Há mais de dois anos uma questão vem me atormentando. Mas não tive coragem, até aqui, de expô-la publicamente. O jornalista Hélio Schwartsman, da Folha de S. Paulo, tomou a iniciativa e fê-lo por mim.
Aponta ele que uma pandemia viral gera terror no mundo, já matou mais de 6 milhões de pessoas e não para de renovar-se, produzindo novas cepas e novas vítimas. E registra o surpreendente silêncio atual dos criacionistas, que, de repente, pararam de negar a evolução darwiniana.
E Schwartsman explica a razão desse fato: simplesmente porque se continuassem a fazê-lo, estariam jogando “a responsabilidade por essa carnificina diretamente no colo de Deus”.
De acordo com os criacionistas, o Universo, incluindo o planeta Terra e todas as espécies nele existentes, abrangendo os vírus, foi criado por Deus. Aí, o jornalista vai ao pomo da questão: “Se Deus é o responsável direto pelo surgimento desse vírus e das variantes que nos causam tanto sofrimento, como sustentar que Ele é um ser benevolente?”
Destaca que, ainda que o mundo e seus habitantes tenham sido projetados por Demiurgo, tido como ser intermediário de Deus nessa criação, e que, segundo Platão, é responsável por copiar ideias (perfeitas) na matéria (imperfeita), a responsabilidade final seria de Deus.
Então, Hélio Schwartsman afirma que “uma forma de tentar livrar a cara de Deus é colocá-lo num lugar tão alto na hierarquia que Ele já não responda pelos erros dos baixos escalões” E argumenta: “O Criador concebeu um mundo bem bacaninha e não é sua culpa se nós o usamos mal, tendo desenvolvido um padrão de ocupação que favorece o surgimento e a difusão de doenças, entre outros flagelos”. Seria o dito livre-arbítrio, com suas contradições.
No entanto, se assim o for, o mesmo colunista observa que Deus se torna indistinguível da natureza e “deixa de ser um Deus pessoal para o qual vale a pena rezar e fazer preces”.
Está vendo o leitor por que eu me escusava de tratar do assunto?

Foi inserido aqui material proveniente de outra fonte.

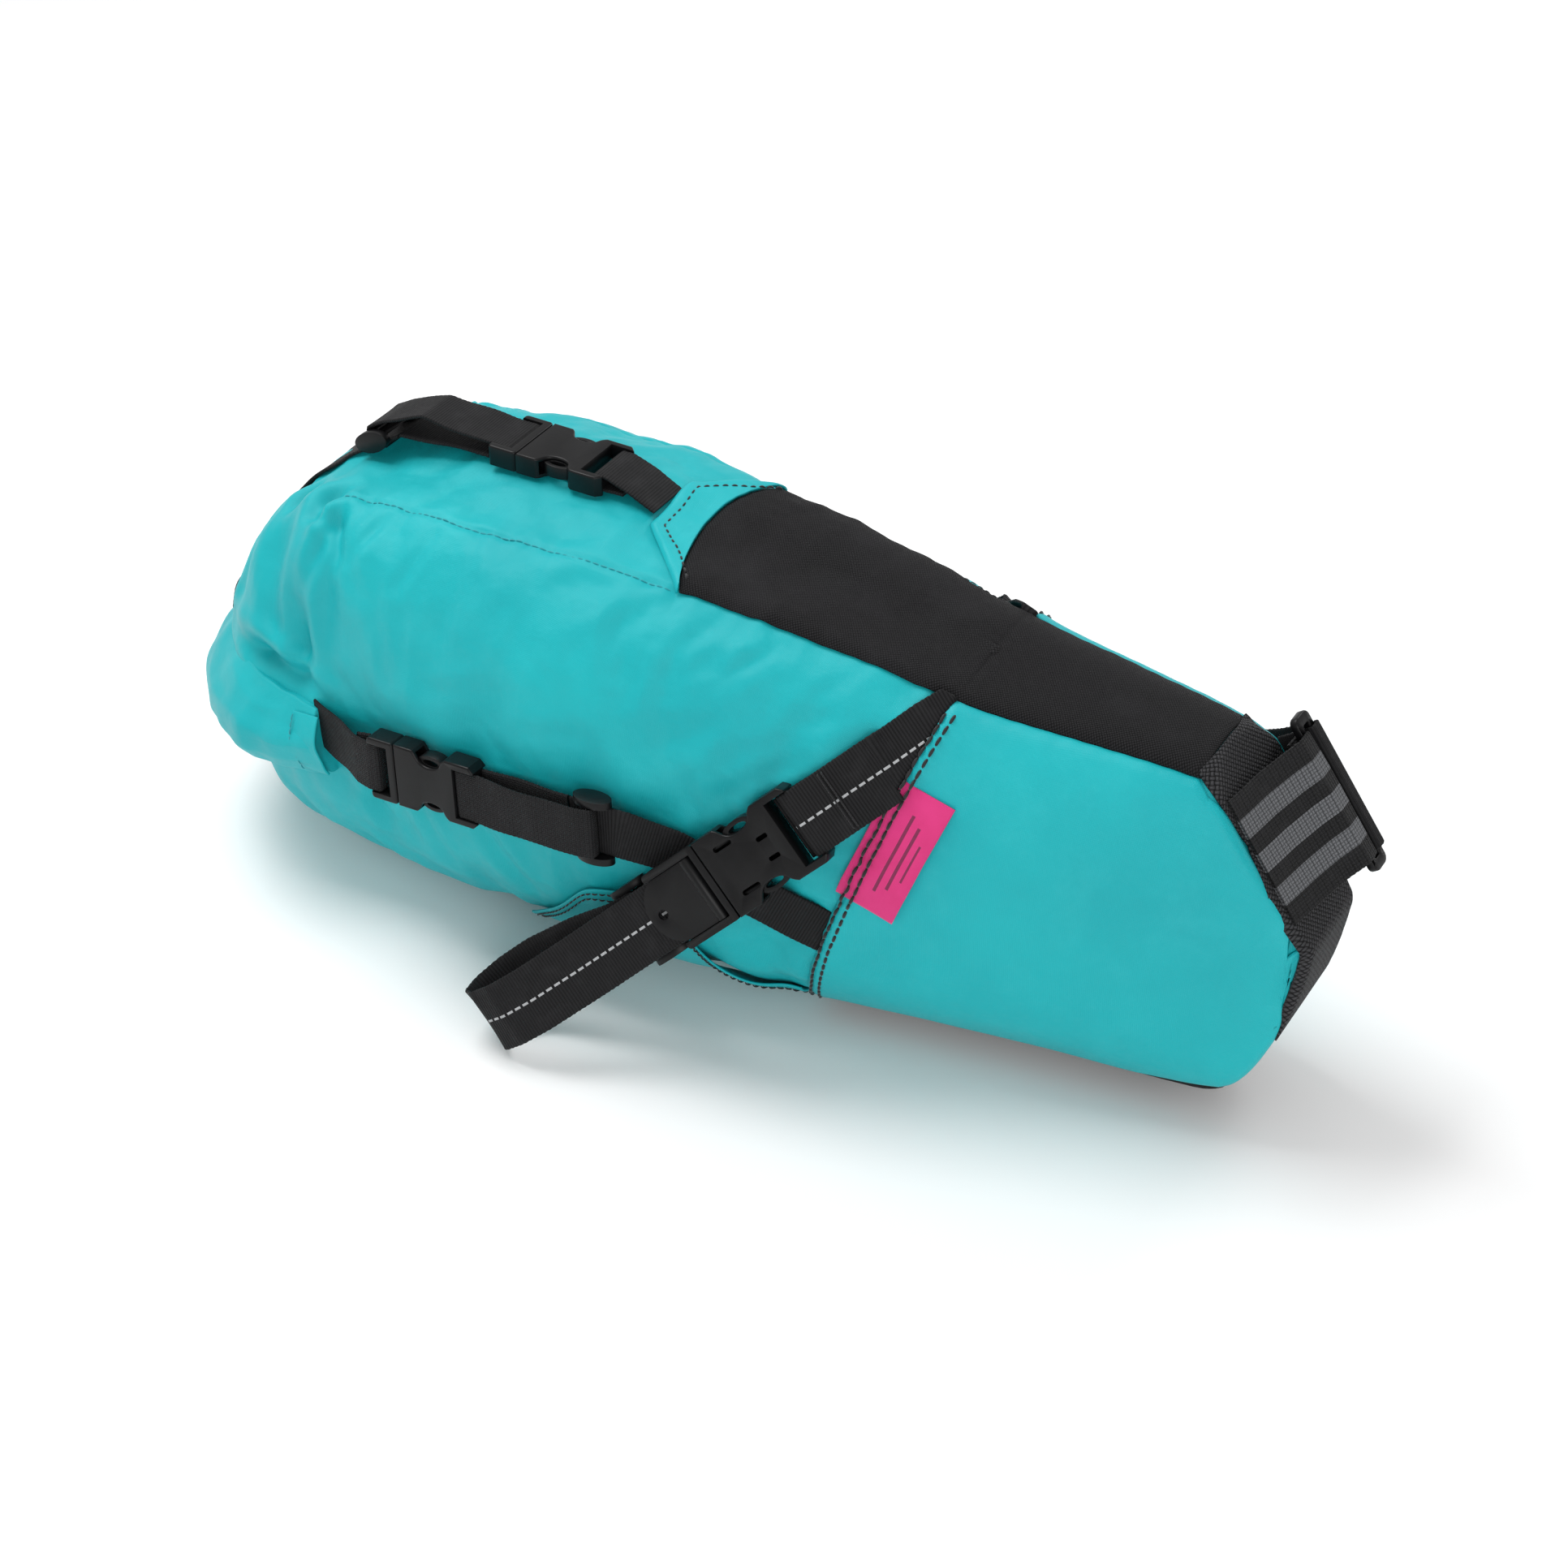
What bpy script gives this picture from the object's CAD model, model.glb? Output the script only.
import math

import bpy
import numpy as np
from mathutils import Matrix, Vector
from mathutils.bvhtree import BVHTree


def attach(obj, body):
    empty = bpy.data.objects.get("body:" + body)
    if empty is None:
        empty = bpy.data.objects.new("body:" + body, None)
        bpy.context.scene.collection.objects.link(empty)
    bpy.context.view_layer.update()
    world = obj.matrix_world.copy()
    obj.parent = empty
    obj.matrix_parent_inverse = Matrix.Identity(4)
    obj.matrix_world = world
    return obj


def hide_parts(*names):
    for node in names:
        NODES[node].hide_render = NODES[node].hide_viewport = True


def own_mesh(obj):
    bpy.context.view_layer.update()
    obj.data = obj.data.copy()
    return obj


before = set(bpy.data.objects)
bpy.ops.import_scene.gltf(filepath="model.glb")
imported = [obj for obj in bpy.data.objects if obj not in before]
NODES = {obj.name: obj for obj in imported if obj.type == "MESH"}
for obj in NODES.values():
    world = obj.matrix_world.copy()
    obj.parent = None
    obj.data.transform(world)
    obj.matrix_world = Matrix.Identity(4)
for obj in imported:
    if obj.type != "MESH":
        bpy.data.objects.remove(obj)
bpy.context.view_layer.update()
MM = 0.001
SIDES = (("right", 1.0), ("left", -1.0))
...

O terreno é escorregadiço, sinuoso, capaz de leva-lo aonde você não quer ir e fazê-lo dizer o que não quer ou não deve.
Sou uma pessoa crente em Deus. Não apenas por educação e tradição familiar, mas por uma convicção pessoal, devidamente provada e comprovada pela vida vivida. Immanuel Kant sustentava que crer ou não crer na existência de Deus seria algo a ser deixado por conta da Fé de cada um de nós. Eu acredito, por motivo de foro íntimo. Acho que, sem Ele, o Universo não teria razão de ser. E eu não seria quem sou nem teria chegado onde cheguei. Para isso, não precisei nem preciso frequentar templos e igrejas. Não é lá que Deus está. Está aqui, dentro de nós, queiramos ou não.
Pessoalmente, acredito que, como nas guerras, conflitos e tragédias, Deus está presente na atual pandemia. Ele está nos hospitais, nos médicos, nas enfermeiras e nos atendentes; nas casas das pessoas contaminadas, nas pessoas de luto e, sobretudo, nas vacinas que estão salvando milhares de vidas. Faz o que pode. Ou o que precisa ser feito.
A razão dessa maldita pandemia ainda não sabemos qual é. Mas deve existir, já que nada acontece por acaso. E se o caos não é maior é porque uma Força Superior zela por nós. Mais: quem sabe do atual flagelo surja uma nova humanidade? O momento é propício.